(Records from a dataset)
+ + + + +
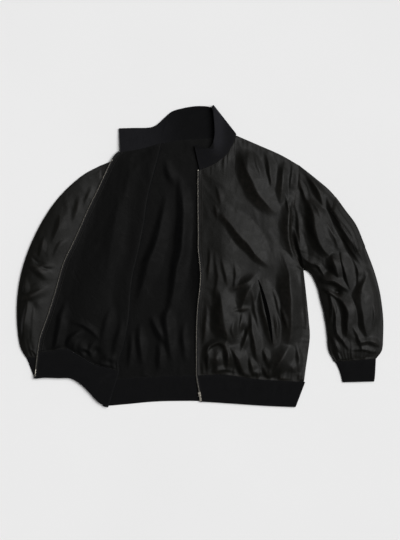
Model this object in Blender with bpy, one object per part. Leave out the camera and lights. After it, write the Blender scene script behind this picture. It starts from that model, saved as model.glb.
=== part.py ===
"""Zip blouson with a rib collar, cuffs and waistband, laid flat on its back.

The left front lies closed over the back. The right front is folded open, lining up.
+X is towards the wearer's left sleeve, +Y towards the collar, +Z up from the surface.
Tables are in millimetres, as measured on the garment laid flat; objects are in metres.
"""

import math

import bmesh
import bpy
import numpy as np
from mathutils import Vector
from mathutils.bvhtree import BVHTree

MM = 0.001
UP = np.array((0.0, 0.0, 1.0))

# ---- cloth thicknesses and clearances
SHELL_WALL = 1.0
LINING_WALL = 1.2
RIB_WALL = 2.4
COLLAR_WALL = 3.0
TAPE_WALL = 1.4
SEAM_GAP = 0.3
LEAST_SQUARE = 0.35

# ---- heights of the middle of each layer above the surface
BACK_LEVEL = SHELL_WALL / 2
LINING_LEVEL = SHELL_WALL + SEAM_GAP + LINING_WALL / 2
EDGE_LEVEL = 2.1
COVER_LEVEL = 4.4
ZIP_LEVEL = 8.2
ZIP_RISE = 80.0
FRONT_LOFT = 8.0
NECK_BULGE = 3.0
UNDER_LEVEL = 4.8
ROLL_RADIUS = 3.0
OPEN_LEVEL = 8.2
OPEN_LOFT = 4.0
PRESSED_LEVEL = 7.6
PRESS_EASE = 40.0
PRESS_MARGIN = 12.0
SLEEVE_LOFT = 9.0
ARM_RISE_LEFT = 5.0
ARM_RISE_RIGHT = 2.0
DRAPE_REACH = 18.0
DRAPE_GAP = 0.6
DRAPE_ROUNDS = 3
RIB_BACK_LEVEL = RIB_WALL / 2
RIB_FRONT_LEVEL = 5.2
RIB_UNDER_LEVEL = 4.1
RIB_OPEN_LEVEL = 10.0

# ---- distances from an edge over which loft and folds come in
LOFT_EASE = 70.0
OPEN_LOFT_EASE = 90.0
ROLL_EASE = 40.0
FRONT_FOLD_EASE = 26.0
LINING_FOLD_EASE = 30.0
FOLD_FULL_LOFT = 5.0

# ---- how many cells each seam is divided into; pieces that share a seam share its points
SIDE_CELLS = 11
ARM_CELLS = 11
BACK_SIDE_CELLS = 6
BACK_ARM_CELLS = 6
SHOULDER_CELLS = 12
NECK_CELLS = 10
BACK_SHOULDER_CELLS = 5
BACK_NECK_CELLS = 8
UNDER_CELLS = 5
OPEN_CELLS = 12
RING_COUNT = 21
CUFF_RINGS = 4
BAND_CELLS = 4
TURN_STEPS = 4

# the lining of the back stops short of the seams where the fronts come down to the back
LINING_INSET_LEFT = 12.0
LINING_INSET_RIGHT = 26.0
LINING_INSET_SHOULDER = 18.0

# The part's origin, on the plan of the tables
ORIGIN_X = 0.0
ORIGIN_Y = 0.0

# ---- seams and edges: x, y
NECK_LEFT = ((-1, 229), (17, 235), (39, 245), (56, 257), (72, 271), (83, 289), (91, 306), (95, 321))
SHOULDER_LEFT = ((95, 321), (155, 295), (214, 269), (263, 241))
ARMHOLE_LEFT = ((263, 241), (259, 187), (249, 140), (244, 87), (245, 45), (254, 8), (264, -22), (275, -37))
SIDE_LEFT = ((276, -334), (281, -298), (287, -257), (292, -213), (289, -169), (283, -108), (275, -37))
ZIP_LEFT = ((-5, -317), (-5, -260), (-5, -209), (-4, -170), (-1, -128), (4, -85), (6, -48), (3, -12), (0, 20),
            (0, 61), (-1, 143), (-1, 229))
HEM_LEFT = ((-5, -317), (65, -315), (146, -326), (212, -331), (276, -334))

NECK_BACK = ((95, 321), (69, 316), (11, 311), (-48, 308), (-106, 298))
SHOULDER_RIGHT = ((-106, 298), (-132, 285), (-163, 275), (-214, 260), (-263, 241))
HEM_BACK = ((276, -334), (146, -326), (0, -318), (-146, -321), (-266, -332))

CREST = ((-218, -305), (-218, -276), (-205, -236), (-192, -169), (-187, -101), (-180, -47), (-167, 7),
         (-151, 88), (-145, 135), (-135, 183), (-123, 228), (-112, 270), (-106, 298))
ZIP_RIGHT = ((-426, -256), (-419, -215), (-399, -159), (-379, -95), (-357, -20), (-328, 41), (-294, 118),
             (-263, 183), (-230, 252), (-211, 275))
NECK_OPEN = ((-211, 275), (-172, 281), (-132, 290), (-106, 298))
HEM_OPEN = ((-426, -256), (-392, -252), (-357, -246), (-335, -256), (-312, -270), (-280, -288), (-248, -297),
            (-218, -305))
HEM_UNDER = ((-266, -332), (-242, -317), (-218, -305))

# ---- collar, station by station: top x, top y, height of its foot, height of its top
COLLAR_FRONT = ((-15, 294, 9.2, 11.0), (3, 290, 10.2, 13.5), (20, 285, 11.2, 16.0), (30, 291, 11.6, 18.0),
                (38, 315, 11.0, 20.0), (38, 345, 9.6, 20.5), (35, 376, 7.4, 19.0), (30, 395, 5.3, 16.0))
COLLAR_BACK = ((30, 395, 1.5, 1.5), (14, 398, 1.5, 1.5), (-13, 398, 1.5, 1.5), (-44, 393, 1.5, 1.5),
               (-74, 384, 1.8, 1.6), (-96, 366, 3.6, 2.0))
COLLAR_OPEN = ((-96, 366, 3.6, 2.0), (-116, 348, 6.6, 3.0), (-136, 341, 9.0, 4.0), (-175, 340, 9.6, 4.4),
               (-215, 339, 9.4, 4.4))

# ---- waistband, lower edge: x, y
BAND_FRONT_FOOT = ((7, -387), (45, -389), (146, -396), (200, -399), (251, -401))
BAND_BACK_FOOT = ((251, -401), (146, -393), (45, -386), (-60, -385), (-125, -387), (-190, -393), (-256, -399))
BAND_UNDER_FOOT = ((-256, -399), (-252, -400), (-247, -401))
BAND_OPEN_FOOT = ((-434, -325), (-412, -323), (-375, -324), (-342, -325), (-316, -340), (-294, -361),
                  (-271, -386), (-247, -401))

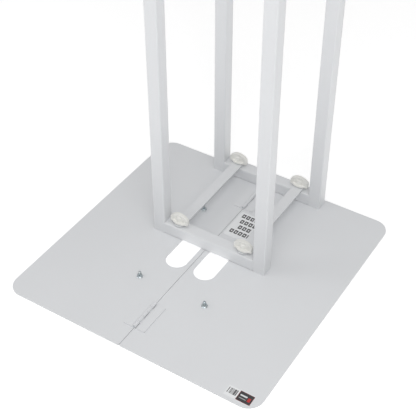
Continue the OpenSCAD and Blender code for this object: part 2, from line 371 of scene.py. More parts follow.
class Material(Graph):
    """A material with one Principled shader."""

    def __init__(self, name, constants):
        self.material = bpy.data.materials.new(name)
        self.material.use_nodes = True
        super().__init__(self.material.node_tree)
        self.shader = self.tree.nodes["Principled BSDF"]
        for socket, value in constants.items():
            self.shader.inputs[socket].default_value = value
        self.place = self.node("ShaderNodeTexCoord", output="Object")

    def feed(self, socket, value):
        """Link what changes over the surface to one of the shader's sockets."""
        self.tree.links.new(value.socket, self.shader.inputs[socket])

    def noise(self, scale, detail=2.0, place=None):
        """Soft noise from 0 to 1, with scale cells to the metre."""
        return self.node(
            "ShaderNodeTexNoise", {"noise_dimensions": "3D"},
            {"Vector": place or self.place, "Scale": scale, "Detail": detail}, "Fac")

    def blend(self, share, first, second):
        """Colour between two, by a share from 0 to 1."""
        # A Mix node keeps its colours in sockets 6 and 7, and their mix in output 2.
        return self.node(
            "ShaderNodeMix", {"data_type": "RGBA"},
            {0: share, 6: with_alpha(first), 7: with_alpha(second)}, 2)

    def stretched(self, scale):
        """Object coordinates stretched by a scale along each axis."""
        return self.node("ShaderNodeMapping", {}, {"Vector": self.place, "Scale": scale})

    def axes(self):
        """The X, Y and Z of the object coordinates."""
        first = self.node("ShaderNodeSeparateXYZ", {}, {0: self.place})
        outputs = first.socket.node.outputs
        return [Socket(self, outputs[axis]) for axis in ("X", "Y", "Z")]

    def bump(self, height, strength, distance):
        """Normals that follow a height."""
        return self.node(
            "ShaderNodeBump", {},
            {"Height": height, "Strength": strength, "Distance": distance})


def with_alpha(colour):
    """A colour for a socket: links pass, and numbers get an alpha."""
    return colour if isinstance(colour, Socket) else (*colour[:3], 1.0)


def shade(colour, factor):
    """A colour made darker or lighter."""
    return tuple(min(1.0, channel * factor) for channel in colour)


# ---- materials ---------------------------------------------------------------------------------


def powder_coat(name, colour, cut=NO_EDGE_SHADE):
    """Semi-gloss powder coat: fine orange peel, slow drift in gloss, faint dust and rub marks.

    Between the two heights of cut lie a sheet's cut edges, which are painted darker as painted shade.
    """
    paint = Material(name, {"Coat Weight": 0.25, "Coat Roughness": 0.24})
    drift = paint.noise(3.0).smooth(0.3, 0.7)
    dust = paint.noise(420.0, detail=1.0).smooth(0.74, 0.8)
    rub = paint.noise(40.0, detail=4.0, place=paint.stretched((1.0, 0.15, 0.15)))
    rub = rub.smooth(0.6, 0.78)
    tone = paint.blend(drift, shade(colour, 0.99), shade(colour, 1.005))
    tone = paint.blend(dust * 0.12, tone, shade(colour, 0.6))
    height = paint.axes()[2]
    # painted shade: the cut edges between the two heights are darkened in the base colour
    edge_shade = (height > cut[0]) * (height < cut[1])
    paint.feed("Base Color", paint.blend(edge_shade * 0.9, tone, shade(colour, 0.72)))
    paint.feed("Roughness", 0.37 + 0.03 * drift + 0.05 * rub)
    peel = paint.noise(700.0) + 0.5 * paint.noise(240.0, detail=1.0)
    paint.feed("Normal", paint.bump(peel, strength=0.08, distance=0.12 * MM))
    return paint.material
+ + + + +
** Exercise goal **
Beginning at the top of the data, please return every line until and including the line containing "on its back.", copied exactly, and nothing past it.

** Solution to the problem **
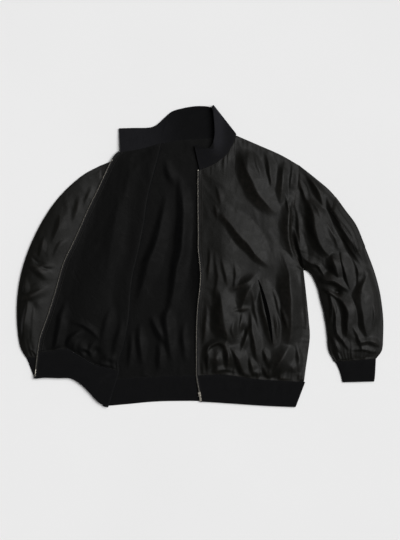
Model this object in Blender with bpy, one object per part. Leave out the camera and lights. After it, write the Blender scene script behind this picture. It starts from that model, saved as model.glb.
=== part.py ===
"""Zip blouson with a rib collar, cuffs and waistband, laid flat on its back.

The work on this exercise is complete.